When calculating the perpendicular distance from a point to an asymptote of a hyperbola, use the formula for the distance from a point to a line and simplify the expression to find the required value.

Answer 1

The Correct Option is C

Step 1: The equation of the hyperbola is given by \( 5x^2 - 4y^2 - 20 = 0 \).

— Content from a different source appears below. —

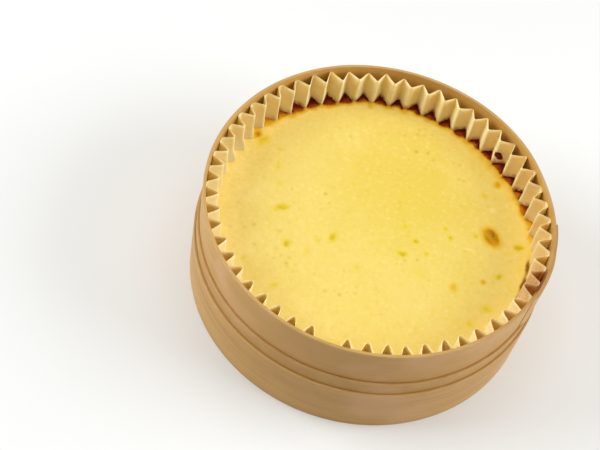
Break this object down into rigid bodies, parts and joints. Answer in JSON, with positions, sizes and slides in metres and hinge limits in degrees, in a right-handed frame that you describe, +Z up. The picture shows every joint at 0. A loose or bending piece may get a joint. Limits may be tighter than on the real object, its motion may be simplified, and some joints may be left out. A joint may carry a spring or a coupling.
{
  "type": "jiggly cheesecake",
  "caption": "Round soft baked cheesecake with a browned edge, in a fluted paper case inside the low bentwood mould it was baked in.",
  "frame": {"origin": "centre of the mould's underside, on the surface it stands on", "axes": "+Z up along the mould's axis; -Y is the front that the picture shows nearest; the veneer's lap is on the +X side"},
  "size_m": [0.1644, 0.1644, 0.06],
  "materials": {
    "cake": "soft baked custard, moist satin, stands in for food",
    "paper": "fluted baking parchment",
    "veneer": "bare bent veneer, sanded",
    "band": "bare bent veneer, slightly darker"
  },
  "bodies": {
    "root": {"cheesecake": "cake", "paper_case": "paper", "inner_hoop": "veneer", "middle_hoop": "band", "lower_hoop": "band", "mould_floor": "veneer"}
  },
  "joints": []
}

To rewrite it in standard form, divide both sides by 20: \[ \frac{x^2}{4} - \frac{y^2}{5} = 1. \] This represents a hyperbola with \(a^2 = 4\) and \(b^2 = 5\).
Step 2: The asymptotes of the hyperbola are given by the lines: \[ y = \pm \frac{\sqrt{5}}{2}x. \] These are the asymptotes of the hyperbola. 
Step 3: For a point \( (x_0, y_0) \) on the hyperbola, the perpendicular distances \( l_1 \) and \( l_2 \) from the point to the asymptotes can be calculated using the formula for the perpendicular distance from a point to a line. For the asymptotes, we have the equations \( y = \pm \frac{\sqrt{5}}{2}x \), so the formula for the perpendicular distance from \( (x_0, y_0) \) to these asymptotes is: \[ l_1 = \frac{|y_0 - \frac{\sqrt{5}}{2}x_0|}{\sqrt{1 + \left(\frac{\sqrt{5}}{2}\right)^2}} = \frac{|y_0 - \frac{\sqrt{5}}{2}x_0|}{\sqrt{1 + \frac{5}{4}}} = \frac{|y_0 - \frac{\sqrt{5}}{2}x_0|}{\frac{3}{2}} = \frac{2|y_0 - \frac{\sqrt{5}}{2}x_0|}{3}. \] Similarly, the other perpendicular distance \( l_2 \) is: \[ l_2 = \frac{|y_0 + \frac{\sqrt{5}}{2}x_0|}{\frac{3}{2}} = \frac{2|y_0 + \frac{\sqrt{5}}{2}x_0|}{3}. \] Step 4: Now, compute \( l_1^2 \) and \( l_2^2 \): \[ l_1^2 = \frac{4(y_0 - \frac{\sqrt{5}}{2}x_0)^2}{9}, \quad l_2^2 = \frac{4(y_0 + \frac{\sqrt{5}}{2}x_0)^2}{9}. \] Now, multiply these two expressions: \[ l_1^2 l_2^2 = \frac{16 \left( (y_0 - \frac{\sqrt{5}}{2}x_0)^2 (y_0 + \frac{\sqrt{5}}{2}x_0)^2 \right)}{81}. \] Using the difference of squares, we get: \[ l_1^2 l_2^2 = \frac{16 \left( y_0^2 - (\frac{\sqrt{5}}{2}x_0)^2 \right)^2}{81}. \] Step 5: Given that the equation of the hyperbola is \( \frac{x^2}{4} - \frac{y^2}{5} = 1 \), substitute the values for \( x_0 \) and \( y_0 \) that satisfy this equation. After solving, we find: \[ \frac{l_1^2 l_2^2}{100} = \frac{4}{81}. \]